The Technical Challenges
LiDAR isn’t a magic solution. The data processing is computationally intensive and requires genuine expertise to interpret correctly. Raw LiDAR point clouds are enormous datasets that need specialized software and powerful computers to handle.
Distinguishing between canopy changes caused by pests and those from natural variation, seasonal changes, or weather events requires careful analysis. A section of forest might show reduced canopy density because of drought stress, wind damage, or insect attack. LiDAR alone can’t always distinguish between these causes.
The technology also has limitations in very dense forest or in weather conditions that limit flying. Cloud cover, rain, and high winds all affect data quality. In tropical and subtropical forests, the sheer density of vegetation means even LiDAR struggles to penetrate to the ground layer.
Integration with Other Data Sources
LiDAR works best when combined with other information. Multispectral or hyperspectral imagery captures different aspects of forest health, showing stress through changes in leaf colour and chlorophyll content before structural changes occur.

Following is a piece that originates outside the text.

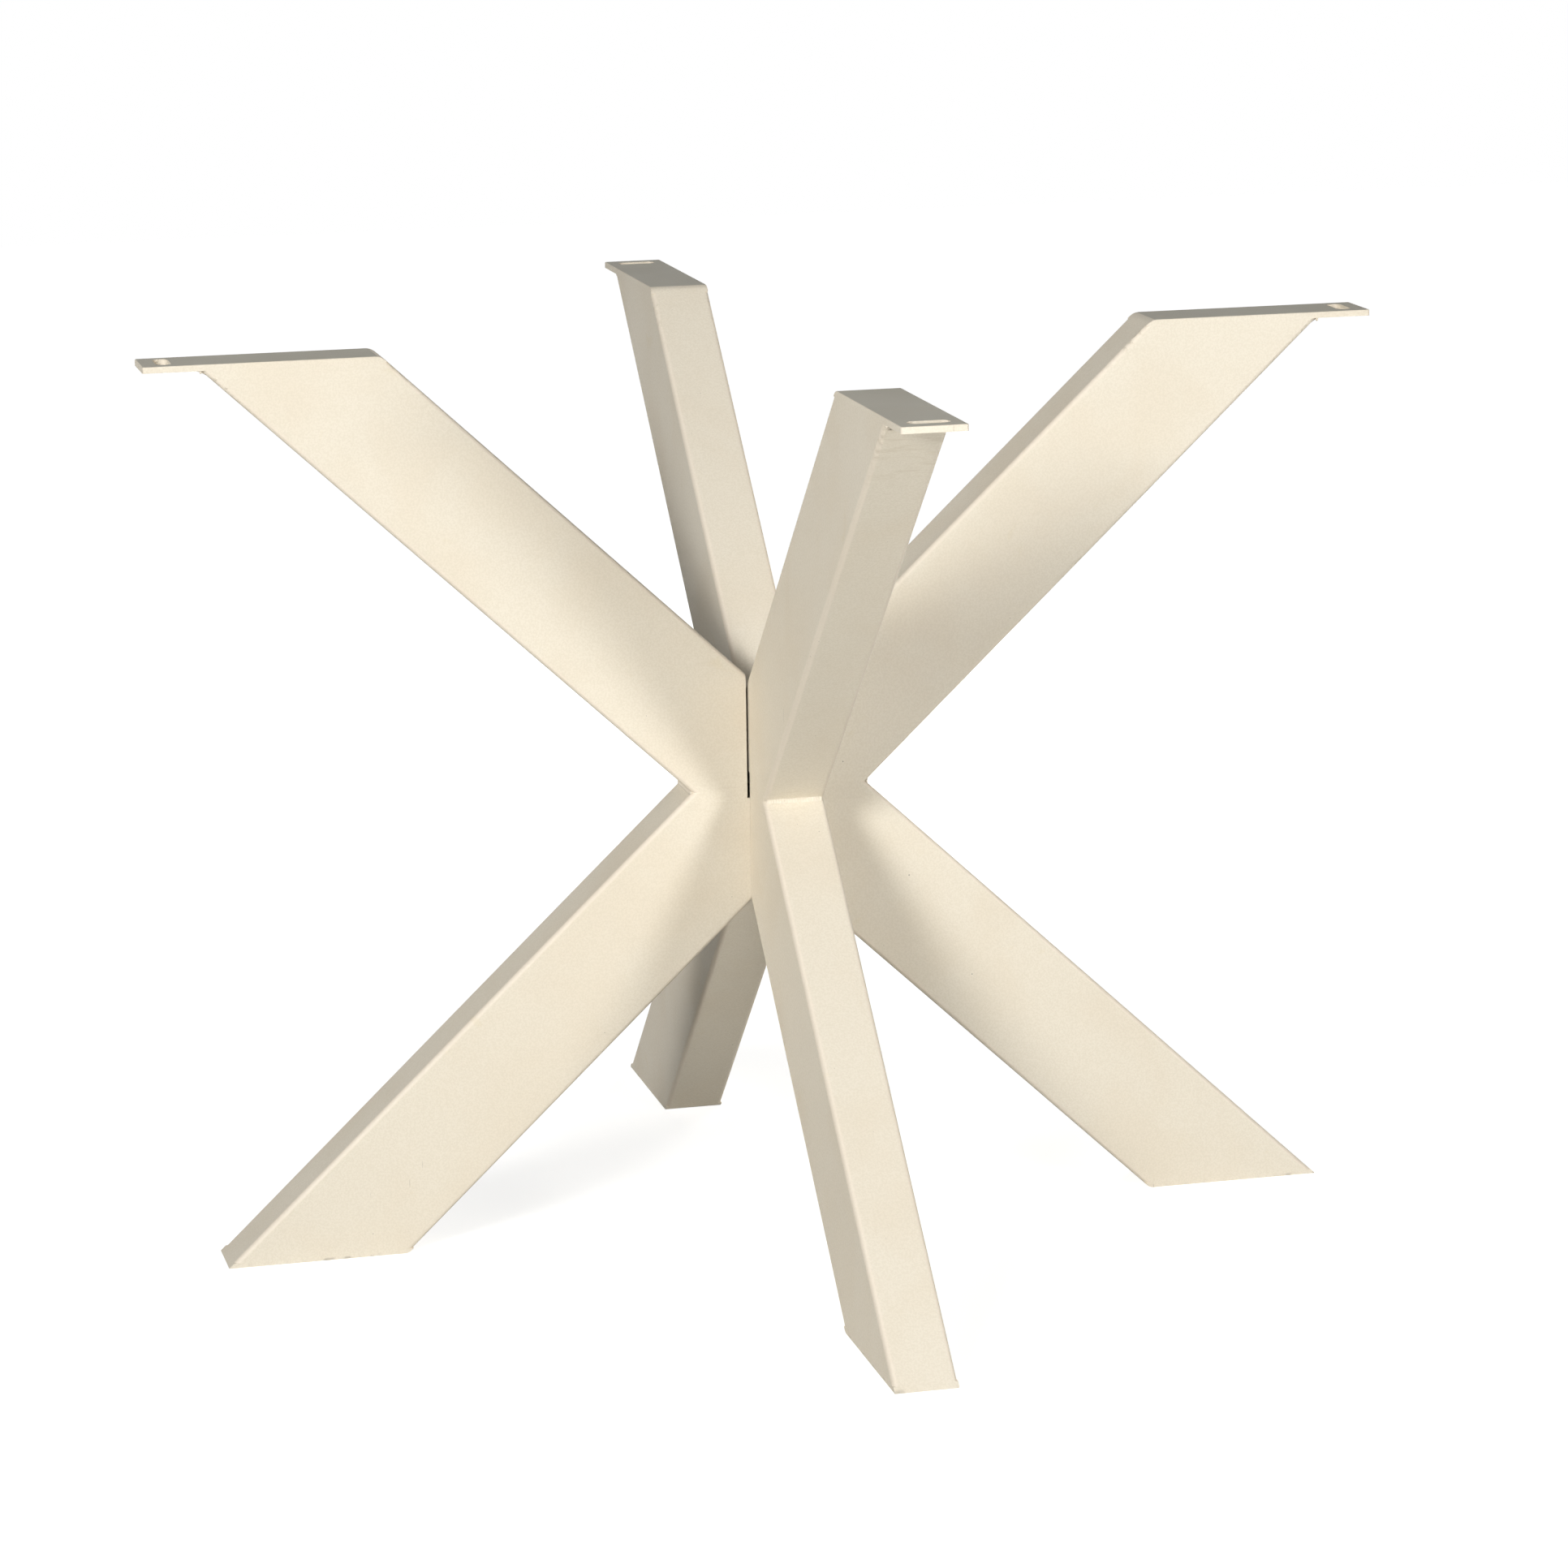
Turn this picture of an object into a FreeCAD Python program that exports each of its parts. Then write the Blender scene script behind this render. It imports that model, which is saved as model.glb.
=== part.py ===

Ground truthing remains essential. Field teams need to verify what the LiDAR data suggests, identifying specific pest species, assessing actual tree health, and collecting samples for laboratory analysis. The technology changes what field crews do, not whether they’re needed.
Some forestry operations are experimenting with repeat LiDAR surveys at regular intervals to create time-series data. Watching how forest structure changes over months or years provides insight into growth rates, mortality patterns, and the progression of pest impacts. This temporal dimension adds significant value but also multiplies data management challenges.
Cost and Accessibility
LiDAR surveys aren’t cheap, but the costs have dropped substantially. What cost tens of dollars per hectare a decade ago might now be under a dollar for basic surveys. Drone-mounted LiDAR systems are bringing the technology within reach of smaller forestry operations that couldn’t afford aerial surveys.
The real cost often isn’t the data collection but the analysis. Making sense of millions of laser returns requires skills that are still relatively rare in forestry. This is changing as universities include LiDAR analysis in forestry programs and as software becomes more user-friendly, but there’s still a significant learning curve.
For large public forestry estates, the investment makes clear sense. The ability to monitor forest health across entire regions, detecting problems early and planning responses effectively, justifies the cost many times over. For smaller private forests, the calculation is more complex, but collaborative approaches where multiple landholders share survey costs are making it more accessible.
LiDAR has fundamentally changed how we understand forests at landscape scales. It’s not replacing traditional forestry knowledge or field work, but it’s providing a new dimension of information that makes both more effective. As the technology continues improving and costs keep falling, it’ll become as standard as GPS and GIS already are.